The designed drugs can also block or promote a function within the cell, which will be negative for the cancer cell, she added.
“It’s essentially going to kill the cancer cell, but to be able to assign the perfect drug, you need to know exactly what that protein receptor looks like,” Sundborger said. “So you need to have as good as a protein structure as possible.”
For now, Sundborger plans to use the microscope to see how cells react in a normal environment and analyze proteins that are involved in different cancer pathways. She said this is as equally important as studying cancer, because the pathways are involved in cancer.
“What could have happened is that you had a bacterial infection and it messed up some little protein pathway and therefore, 20 years later, you had cancer, because that little pathway led to some other pathway that was disrupted and so on and so on,” Sundborger said. “Cancer is a really complicated disease when it comes to how it starts, but the end result is always the same, that you have this uncontrolled cell growth.”
Shared use
Sundborger estimated there were possibly about five to ten cryo-electron microscopes in use right now, but they are still pretty rare, and Bode agreed the microscope and its biological use is unique to the area.
“This particular instrument is the only one for biological applications in this whole region,” Bode said. “In any state around us, there’s none other like it.”
A cryo-electron microscope is being used in Minneapolis for material science.
“It’s a huge deal if you have one of them,” Sundborger said. “So we’re going to be very unique. I don’t think they even have one in Chicago. Not at Mayo, they don’t have one. It’s going to be a lot of people coming here probably to use it.”
The microscope won’t just be used by Institute scientists.
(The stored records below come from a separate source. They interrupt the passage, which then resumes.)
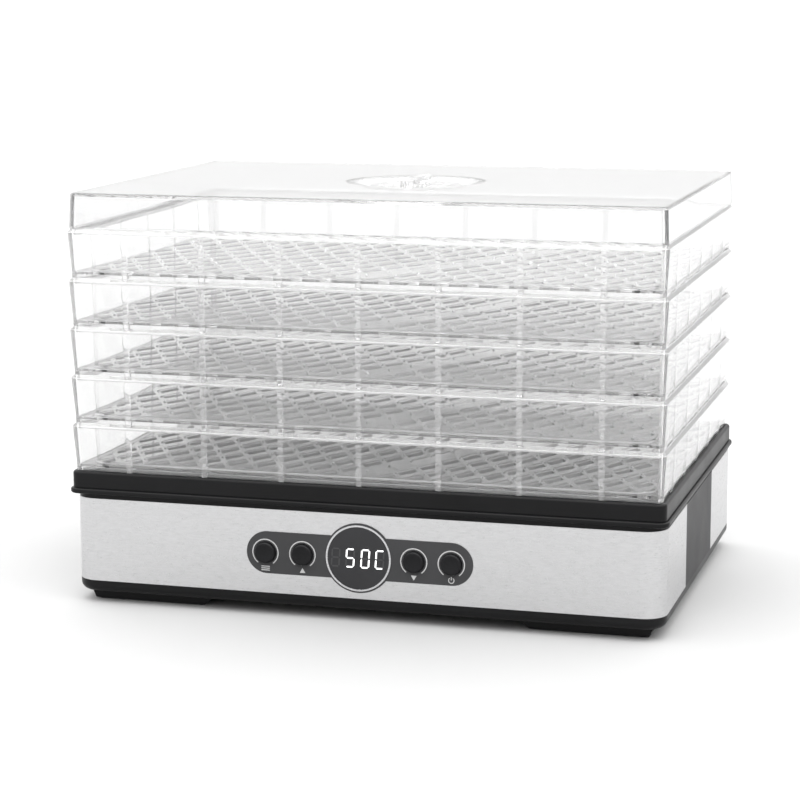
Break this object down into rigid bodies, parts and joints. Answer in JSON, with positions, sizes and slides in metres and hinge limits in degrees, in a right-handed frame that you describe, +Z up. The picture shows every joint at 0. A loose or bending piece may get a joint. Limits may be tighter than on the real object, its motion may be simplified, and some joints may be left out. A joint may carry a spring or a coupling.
{
  "type": "food dehydrator",
  "caption": "Rectangular electric food dehydrator: black base with brushed steel skin, round display and buttons, stacked clear slotted trays and a clear lid with a vent.",
  "frame": {"origin": "on the table, under the middle of the base", "axes": "+Z up, -Y towards the user and the control panel, +X to the user's right"},
  "size_m": [0.445, 0.3172, 0.306],
  "materials": {
    "black_plastic": "satin black ABS",
    "panel_plastic": "fine-textured black",
    "steel": "horizontal brushed",
    "clear_plastic": "clear moulded",
    "rubber": "matte",
    "zinc": "zinc plated",
    "fascia": "dark grey satin",
    "lens": "smoked gloss",
    "trim": "bright ring",
    "button_black": "satin",
    "circuit": "circuit board",
    "component": "moulded component",
    "motor_steel": "plated can",
    "fan_plastic": "glass-filled nylon",
    "duct_metal": "sheet",
    "mica": "mica sheet",
    "heating_wire": "resistance wire"
  },
  "bodies": {
    "base": {"base_tub": "black_plastic", "steel_skin_front": "steel", "steel_skin_rear": "steel", "side_panel_left": "panel_plastic", "side_panel_right": "panel_plastic", "service_panel": "panel_plastic", "cord_gland": "rubber", "top_deck": "black_plastic", "outlet_grille": "black_plastic", "intake_grille": "black_plastic", "foot_front_left": "black_plastic", "foot_front_right": "black_plastic", "foot_rear_left": "black_plastic", "foot_rear_right": "black_plastic", "foot_pads": "rubber", "base_screws": "zinc", "control_fascia": "fascia", "display_lens": "lens", "display_ring": "trim", "display_module": "component", "control_board": "circuit", "board_screws": "zinc", "button_switches": "component", "fan_duct": "duct_metal", "fan_bracket": "duct_metal", "fan_motor": "motor_steel", "fan_screws": "zinc", "heater_frame": "mica", "heater_coils": "heating_wire", "thermal_cutout": "component", "temperature_sensor": "component", "power_board": "circuit", "power_components": "component"},
    "fan_rotor": {"motor_shaft": "zinc", "fan_impeller": "fan_plastic"},
    "set_button": {"button_set": "button_black"},
    "up_button": {"button_up": "button_black"},
    "down_button": {"button_down": "button_black"},
    "power_button": {"button_power": "button_black"},
    "lid": {"lid": "clear_plastic", "vent_seat": "clear_plastic"},
    "vent": {"vent_dial": "clear_plastic", "vent_rivet": "clear_plastic"},
    "tray_1": {"tray_1_walls": "clear_plastic", "tray_1_floor": "clear_plastic"},
    "tray_2": {"tray_2_walls": "clear_plastic", "tray_2_floor": "clear_plastic"},
    "tray_3": {"tray_3_walls": "clear_plastic", "tray_3_floor": "clear_plastic"},
    "tray_4": {"tray_4_walls": "clear_plastic", "tray_4_floor": "clear_plastic"},
    "tray_5": {"tray_5_walls": "clear_plastic", "tray_5_floor": "clear_plastic"}
  },
  "joints": [
    {"name": "fan_spin", "type": "hinge", "parent": "base", "child": "fan_rotor", "pos_m": [0, 0, 0.06], "axis": [0, 0, 1], "continuous": true},
    {"name": "press_set", "type": "slide", "parent": "base", "child": "set_button", "axis": [0, 1, 0], "range_m": [0, 0.001], "stiffness_N_per_m": 800},
    {"name": "press_up", "type": "slide", "parent": "base", "child": "up_button", "axis": [0, 1, 0], "range_m": [0, 0.001], "stiffness_N_per_m": 800},
    {"name": "press_down", "type": "slide", "parent": "base", "child": "down_button", "axis": [0, 1, 0], "range_m": [0, 0.001], "stiffness_N_per_m": 800},
    {"name": "press_power", "type": "slide", "parent": "base", "child": "power_button", "axis": [0, 1, 0], "range_m": [0, 0.001], "stiffness_N_per_m": 800},
    {"name": "lift_tray_1", "type": "slide", "parent": "base", "child": "tray_1", "axis": [0, 0, 1], "range_m": [0, 0.045]},
    {"name": "lift_tray_2", "type": "slide", "parent": "tray_1", "child": "tray_2", "axis": [0, 0, 1], "range_m": [0, 0.045]},
    {"name": "lift_tray_3", "type": "slide", "parent": "tray_2", "child": "tray_3", "axis": [0, 0, 1], "range_m": [0, 0.045]},
    {"name": "lift_tray_4", "type": "slide", "parent": "tray_3", "child": "tray_4", "axis": [0, 0, 1], "range_m": [0, 0.045]},
    {"name": "lift_tray_5", "type": "slide", "parent": "tray_4", "child": "tray_5", "axis": [0, 0, 1], "range_m": [0, 0.045]},
    {"name": "lift_lid", "type": "slide", "parent": "tray_5", "child": "lid", "axis": [0, 0, 1], "range_m": [0, 0.045]},
    {"name": "turn_vent", "type": "hinge", "parent": "lid", "child": "vent", "pos_m": [0, 0, 0.3], "axis": [0, 0, 1], "range_deg": [0, 30]}
  ]
}
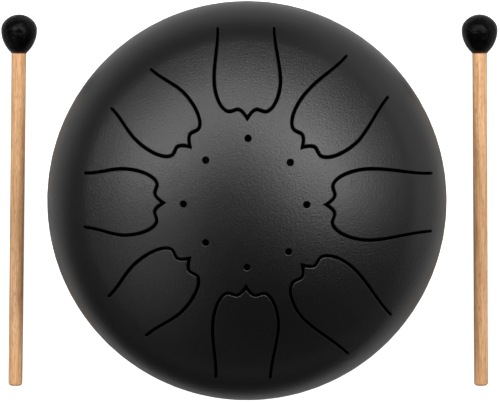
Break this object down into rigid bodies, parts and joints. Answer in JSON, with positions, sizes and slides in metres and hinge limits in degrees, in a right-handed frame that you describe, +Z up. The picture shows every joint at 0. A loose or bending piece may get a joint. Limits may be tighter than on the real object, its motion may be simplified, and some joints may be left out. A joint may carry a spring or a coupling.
{
  "type": "steel tongue drum with mallets",
  "caption": "Lens-shaped black steel tongue drum: tongues cut in its crown, small holes ahead of them, sound hole below, rubber feet, and a pair of rubber-headed wooden mallets.",
  "frame": {"origin": "on the drum's own axis, at the level of the surface that the feet and the mallets rest on", "axes": "+Z up along the drum's axis; +Y away from the player, towards the mallets' heads; +X to the player's right, across the two mallets"},
  "size_m": [0.3234, 0.2544, 0.144],
  "materials": {
    "drum_coat": "satin black powder coat on steel",
    "foot_rubber": "matt black moulded rubber",
    "zinc_fastener": "bright zinc plated steel",
    "mallet_wood": "smooth sanded pale hardwood",
    "mallet_rubber": "smooth, slightly glossy black rubber"
  },
  "bodies": {
    "drum": {"top_shell": "drum_coat", "bottom_shell": "drum_coat", "seam_weld": "drum_coat", "sound_hole_edging": "foot_rubber", "foot_rear": "foot_rubber", "foot_front_left": "foot_rubber", "foot_front_right": "foot_rubber", "foot_screws": "zinc_fastener", "foot_washers": "zinc_fastener", "foot_nuts": "zinc_fastener"},
    "note_rear": {"tongue_rear": "drum_coat"},
    "note_rear_right": {"tongue_rear_right": "drum_coat"},
    "note_right": {"tongue_right": "drum_coat"},
    "note_front_right": {"tongue_front_right": "drum_coat"},
    "note_front": {"tongue_front": "drum_coat"},
    "note_front_left": {"tongue_front_left": "drum_coat"},
    "note_left": {"tongue_left": "drum_coat"},
    "note_rear_left": {"tongue_rear_left": "drum_coat"},
    "left_mallet": {"left_mallet_stick": "mallet_wood", "left_mallet_head": "mallet_rubber"},
    "right_mallet": {"right_mallet_stick": "mallet_wood", "right_mallet_head": "mallet_rubber"}
  },
  "joints": [
    {"name": "rear_tongue_flex", "type": "hinge", "parent": "drum", "child": "note_rear", "pos_m": [0.00038, 0.1097, 0.11155], "axis": [1, -0.0035, 0], "range_deg": [-0.8, 0.8], "stiffness_Nm_per_rad": 5},
    {"name": "rear_right_tongue_flex", "type": "hinge", "parent": "drum", "child": "note_rear_right", "pos_m": [0.07655, 0.07844, 0.1116], "axis": [0.7157, -0.6984, 0], "range_deg": [-0.8, 0.8], "stiffness_Nm_per_rad": 5},
    {"name": "right_tongue_flex", "type": "hinge", "parent": "drum", "child": "note_right", "pos_m": [0.11609, -0.00122, 0.10471], "axis": [-0.0105, -0.9999, 0], "range_deg": [-0.8, 0.8], "stiffness_Nm_per_rad": 5},
    {"name": "front_right_tongue_flex", "type": "hinge", "parent": "drum", "child": "note_front_right", "pos_m": [0.07583, -0.08392, 0.10822], "axis": [-0.742, -0.6704, 0], "range_deg": [-0.8, 0.8], "stiffness_Nm_per_rad": 5},
    {"name": "front_tongue_flex", "type": "hinge", "parent": "drum", "child": "note_front", "pos_m": [-0.00115, -0.10999, 0.1113], "axis": [-0.9999, 0.0105, 0], "range_deg": [-0.8, 0.8], "stiffness_Nm_per_rad": 5},
    {"name": "front_left_tongue_flex", "type": "hinge", "parent": "drum", "child": "note_front_left", "pos_m": [-0.07473, -0.07117, 0.11642], "axis": [-0.6896, 0.7242, 0], "range_deg": [-0.8, 0.8], "stiffness_Nm_per_rad": 5},
    {"name": "left_tongue_flex", "type": "hinge", "parent": "drum", "child": "note_left", "pos_m": [-0.10159, 0.00106, 0.11738], "axis": [0.0105, 0.9999, 0], "range_deg": [-0.8, 0.8], "stiffness_Nm_per_rad": 5},
    {"name": "rear_left_tongue_flex", "type": "hinge", "parent": "drum", "child": "note_rear_left", "pos_m": [-0.07212, 0.07212, 0.11714], "axis": [0.7071, 0.7071, 0], "range_deg": [-0.8, 0.8], "stiffness_Nm_per_rad": 5},
    {"name": "left_mallet_lift", "type": "slide", "parent": "drum", "child": "left_mallet", "axis": [0, 0, 1], "range_m": [0, 0.18]},
    {"name": "right_mallet_lift", "type": "slide", "parent": "drum", "child": "right_mallet", "axis": [0, 0, 1], "range_m": [0, 0.18]}
  ]
}
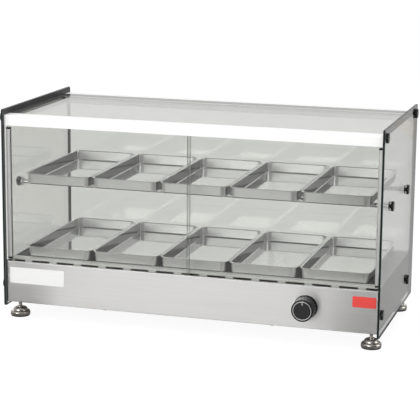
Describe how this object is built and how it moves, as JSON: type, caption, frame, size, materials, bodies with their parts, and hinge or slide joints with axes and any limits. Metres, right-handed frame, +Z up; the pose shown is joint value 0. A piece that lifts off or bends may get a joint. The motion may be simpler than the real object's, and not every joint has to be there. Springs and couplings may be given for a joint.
{
  "type": "heated display case",
  "caption": "Counter-top heated display case with glass walls, sliding doors, a warm base, lift-out pans in tiers, a thermostat knob and levelling feet.",
  "frame": {"origin": "centre of the object's footprint (knob and gland counted in), on the surface that its feet stand on", "axes": "+X to the right seen from the doors, +Y from the doors to the back, +Z up"},
  "size_m": [0.862, 0.4354, 0.473],
  "materials": {
    "clear_glass": "clear float glass, polished edges",
    "white_coated_aluminium": "white powder coat",
    "brushed_stainless": "satin",
    "pan_stainless": "bright rolled",
    "dark_coated_steel": "dark coat",
    "heater_steel": "plain",
    "bright_steel": "bright",
    "nickel_foot": "nickel plate",
    "foot_rubber": "matt",
    "door_aluminium": "satin anodised",
    "black_plastic": "gloss",
    "track_plastic": "matt",
    "thermostat_plastic": "matt"
  },
  "bodies": {
    "case": {"left_end_glass": "clear_glass", "right_end_glass": "clear_glass", "top_glass": "clear_glass", "rear_glass": "clear_glass", "rear_gasket": "foot_rubber", "front_top_rail": "white_coated_aluminium", "rear_top_rail": "white_coated_aluminium", "upper_door_track": "track_plastic", "lower_door_track": "track_plastic", "front_panel": "brushed_stainless", "rear_panel": "brushed_stainless", "left_side_panel": "brushed_stainless", "right_side_panel": "brushed_stainless", "bottom_cover": "brushed_stainless", "cover_screws": "bright_steel", "deck_plate": "dark_coated_steel", "heat_shield": "heater_steel", "heating_element": "heater_steel", "element_brackets": "heater_steel", "thermostat": "thermostat_plastic", "thermostat_bulb": "heater_steel", "terminal_block": "thermostat_plastic", "cable_gland": "black_plastic", "gland_nut": "black_plastic", "front_shelf_rod": "bright_steel", "rear_shelf_rod": "bright_steel", "rod_washers": "bright_steel", "weld_nuts": "bright_steel", "fixing_washers": "black_plastic", "fixing_screws": "bright_steel", "screw_caps": "black_plastic", "knob_bezel": "black_plastic", "foot_nuts": "bright_steel"},
    "left_door": {"left_door_glass": "clear_glass", "left_door_handle": "door_aluminium", "left_handle_plugs": "black_plastic"},
    "right_door": {"right_door_glass": "clear_glass", "right_door_handle": "door_aluminium", "right_handle_plugs": "black_plastic"},
    "knob": {"thermostat_knob": "black_plastic", "knob_ring": "bright_steel", "thermostat_shaft": "bright_steel"},
    "upper_pan_1": {"upper_pan_1": "pan_stainless"},
    "upper_pan_2": {"upper_pan_2": "pan_stainless"},
    "upper_pan_3": {"upper_pan_3": "pan_stainless"},
    "upper_pan_4": {"upper_pan_4": "pan_stainless"},
    "upper_pan_5": {"upper_pan_5": "pan_stainless"},
    "lower_pan_1": {"lower_pan_1": "pan_stainless"},
    "lower_pan_2": {"lower_pan_2": "pan_stainless"},
    "lower_pan_3": {"lower_pan_3": "pan_stainless"},
    "lower_pan_4": {"lower_pan_4": "pan_stainless"},
    "lower_pan_5": {"lower_pan_5": "pan_stainless"},
    "front_left_foot_body": {"front_left_foot": "nickel_foot", "front_left_foot_pad": "foot_rubber"},
    "front_right_foot_body": {"front_right_foot": "nickel_foot", "front_right_foot_pad": "foot_rubber"},
    "rear_left_foot_body": {"rear_left_foot": "nickel_foot", "rear_left_foot_pad": "foot_rubber"},
    "rear_right_foot_body": {"rear_right_foot": "nickel_foot", "rear_right_foot_pad": "foot_rubber"}
  },
  "joints": [
    {"name": "left_door_slide", "type": "slide", "parent": "case", "child": "left_door", "axis": [1, 0, 0], "range_m": [0, 0.4]},
    {"name": "right_door_slide", "type": "slide", "parent": "case", "child": "right_door", "axis": [-1, 0, 0], "range_m": [0, 0.4]},
    {"name": "knob_turn", "type": "hinge", "parent": "case", "child": "knob", "pos_m": [0.265, -0.18325, 0.085], "axis": [0, 1, 0], "range_deg": [0, 300]},
    {"name": "upper_pan_1_lift", "type": "slide", "parent": "case", "child": "upper_pan_1", "axis": [0, 0, 1], "range_m": [0, 0.05]},
    {"name": "upper_pan_2_lift", "type": "slide", "parent": "case", "child": "upper_pan_2", "axis": [0, 0, 1], "range_m": [0, 0.05]},
    {"name": "upper_pan_3_lift", "type": "slide", "parent": "case", "child": "upper_pan_3", "axis": [0, 0, 1], "range_m": [0, 0.05]},
    {"name": "upper_pan_4_lift", "type": "slide", "parent": "case", "child": "upper_pan_4", "axis": [0, 0, 1], "range_m": [0, 0.05]},
    {"name": "upper_pan_5_lift", "type": "slide", "parent": "case", "child": "upper_pan_5", "axis": [0, 0, 1], "range_m": [0, 0.05]},
    {"name": "lower_pan_1_lift", "type": "slide", "parent": "case", "child": "lower_pan_1", "axis": [0, 0, 1], "range_m": [0, 0.05]},
    {"name": "lower_pan_2_lift", "type": "slide", "parent": "case", "child": "lower_pan_2", "axis": [0, 0, 1], "range_m": [0, 0.05]},
    {"name": "lower_pan_3_lift", "type": "slide", "parent": "case", "child": "lower_pan_3", "axis": [0, 0, 1], "range_m": [0, 0.05]},
    {"name": "lower_pan_4_lift", "type": "slide", "parent": "case", "child": "lower_pan_4", "axis": [0, 0, 1], "range_m": [0, 0.05]},
    {"name": "lower_pan_5_lift", "type": "slide", "parent": "case", "child": "lower_pan_5", "axis": [0, 0, 1], "range_m": [0, 0.05]},
    {"name": "front_left_foot_screw", "type": "slide", "parent": "case", "child": "front_left_foot_body", "axis": [0, 0, 1], "range_m": [-0.01, 0]},
    {"name": "front_right_foot_screw", "type": "slide", "parent": "case", "child": "front_right_foot_body", "axis": [0, 0, 1], "range_m": [-0.01, 0]},
    {"name": "rear_left_foot_screw", "type": "slide", "parent": "case", "child": "rear_left_foot_body", "axis": [0, 0, 1], "range_m": [-0.01, 0]},
    {"name": "rear_right_foot_screw", "type": "slide", "parent": "case", "child": "rear_right_foot_body", "axis": [0, 0, 1], "range_m": [-0.01, 0]}
  ]
}
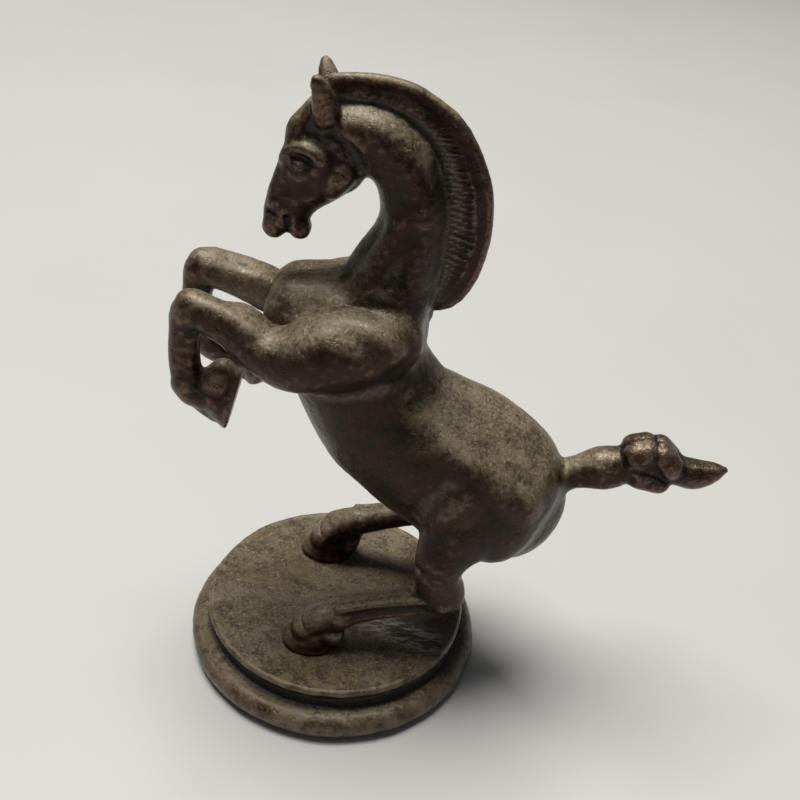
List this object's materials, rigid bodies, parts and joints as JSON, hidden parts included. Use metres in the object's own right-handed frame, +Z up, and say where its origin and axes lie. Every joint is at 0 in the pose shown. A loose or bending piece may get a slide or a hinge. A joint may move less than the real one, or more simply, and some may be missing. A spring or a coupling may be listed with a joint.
{
  "type": "horse statue",
  "caption": "Cast bronze figurine of a rearing horse with arched neck, upright crest mane and knotted tail, standing on its hind hooves on a round stepped plinth.",
  "frame": {"origin": "centre of the plinth's foot face", "axes": "+Z up out of the plinth; the horse faces -X and its left side faces -Y"},
  "size_m": [0.1238, 0.072, 0.1434],
  "materials": {
    "bronze": "dark brown patinated cast bronze with worn ridges and dust in the hollows",
    "plinth_bronze": "dusty brown patinated cast bronze, pitted, rim worn bright",
    "steel": "plain steel"
  },
  "bodies": {
    "root": {"plinth": "plinth_bronze", "horse_body": "bronze", "foreleg_left": "bronze", "foreleg_right": "bronze", "hind_leg_left": "bronze", "hind_leg_right": "bronze", "tail": "bronze", "stud_left": "steel", "stud_right": "steel", "washer_left": "steel", "washer_right": "steel", "nut_left": "steel", "nut_right": "steel"}
  },
  "joints": []
}
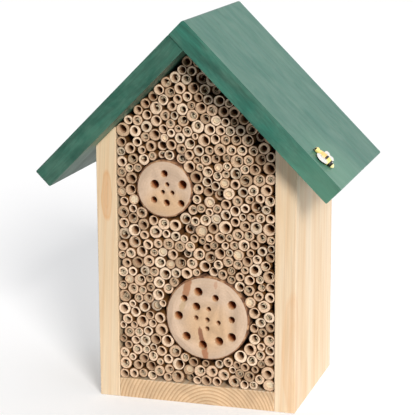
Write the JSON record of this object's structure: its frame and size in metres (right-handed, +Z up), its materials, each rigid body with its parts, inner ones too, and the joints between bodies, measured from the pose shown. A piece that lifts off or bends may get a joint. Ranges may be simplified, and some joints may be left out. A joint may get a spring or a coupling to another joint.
{
  "type": "insect hotel",
  "caption": "Gabled wooden box with an open front, packed with hollow reeds round two drilled logs, under a two-board green roof with a small bee ornament.",
  "frame": {"origin": "centre of the box footprint, on the ground, in the plane of the underside of the walls and base board", "axes": "+Z up; the open front faces -Y and the back panel +Y; +X is to the right when the front is seen"},
  "size_m": [0.2692, 0.166, 0.3424],
  "materials": {
    "pine": "planed, unfinished",
    "pine_panel": "sanded plywood",
    "green_stained_pine": "water-based wood stain, satin",
    "log_wood": "sawn end grain",
    "bark": "rough bark",
    "reed": "sawn reed",
    "brad_steel": "galvanised",
    "zinc_plated_steel": "bright zinc plate",
    "bee_yellow": "painted resin",
    "bee_black": "painted resin",
    "bee_white": "painted resin"
  },
  "bodies": {
    "root": {"back_panel": "pine_panel", "base_board": "pine", "base_brads": "brad_steel", "bee_body": "bee_yellow", "bee_head": "bee_black", "bee_wing_front": "bee_white", "bee_wing_rear": "bee_white", "hanger_plate": "zinc_plated_steel", "hanger_screws": "zinc_plated_steel", "large_log": "log_wood", "large_log_bark": "bark", "left_wall": "pine", "panel_face_brads": "brad_steel", "panel_side_brads": "brad_steel", "reeds_row_01": "reed", "reeds_row_02": "reed", "reeds_row_03": "reed", "reeds_row_04": "reed", "reeds_row_05": "reed", "reeds_row_06": "reed", "reeds_row_07": "reed", "reeds_row_08": "reed", "reeds_row_09": "reed", "reeds_row_10": "reed", "reeds_row_11": "reed", "reeds_row_12": "reed", "reeds_row_13": "reed", "reeds_row_14": "reed", "reeds_row_15": "reed", "reeds_row_16": "reed", "reeds_row_17": "reed", "reeds_row_18": "reed", "reeds_row_19": "reed", "reeds_row_20": "reed", "reeds_row_21": "reed", "reeds_row_22": "reed", "reeds_row_23": "reed", "reeds_row_24": "reed", "reeds_row_25": "reed", "reeds_row_26": "reed", "reeds_row_27": "reed", "reeds_row_28": "reed", "reeds_row_29": "reed", "reeds_row_30": "reed", "reeds_row_31": "reed", "reeds_row_32": "reed", "reeds_row_33": "reed", "ridge_brads": "brad_steel", "right_wall": "pine", "roof_board_left": "green_stained_pine", "roof_board_right": "green_stained_pine", "roof_brads": "brad_steel", "small_log": "log_wood", "small_log_bark": "bark"}
  },
  "joints": []
}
Scientists and researchers from Institute partners like the University of Minnesota and Mayo Clinic plan to use the microscope, and The Institute has already had inquiries from scientists in Minnesota, Iowa, and the South Dakota asking if they can buy time for their own studies.
“This is going to be something that’s really quite phenomenal for the Institute,” Bode said.
That shared use is part of what allowed The Institute to purchase the expensive equipment.
Sundborger has worked at The Hormel Institute for the past three months and plans to use her knowledge of the microscope to conduct research. She has a Ph.D. in neuroscience and a masters degree in medical biology. She is originally from Stockholm, Sweden.
While Sundborger was hired to lead a research team utilizing the new technology, more support staff is planned to help manage the specialized equipment.
“We’re doing a search now for more faculty and staff,” Bode said.
—Jason Schoonover contributed to this report.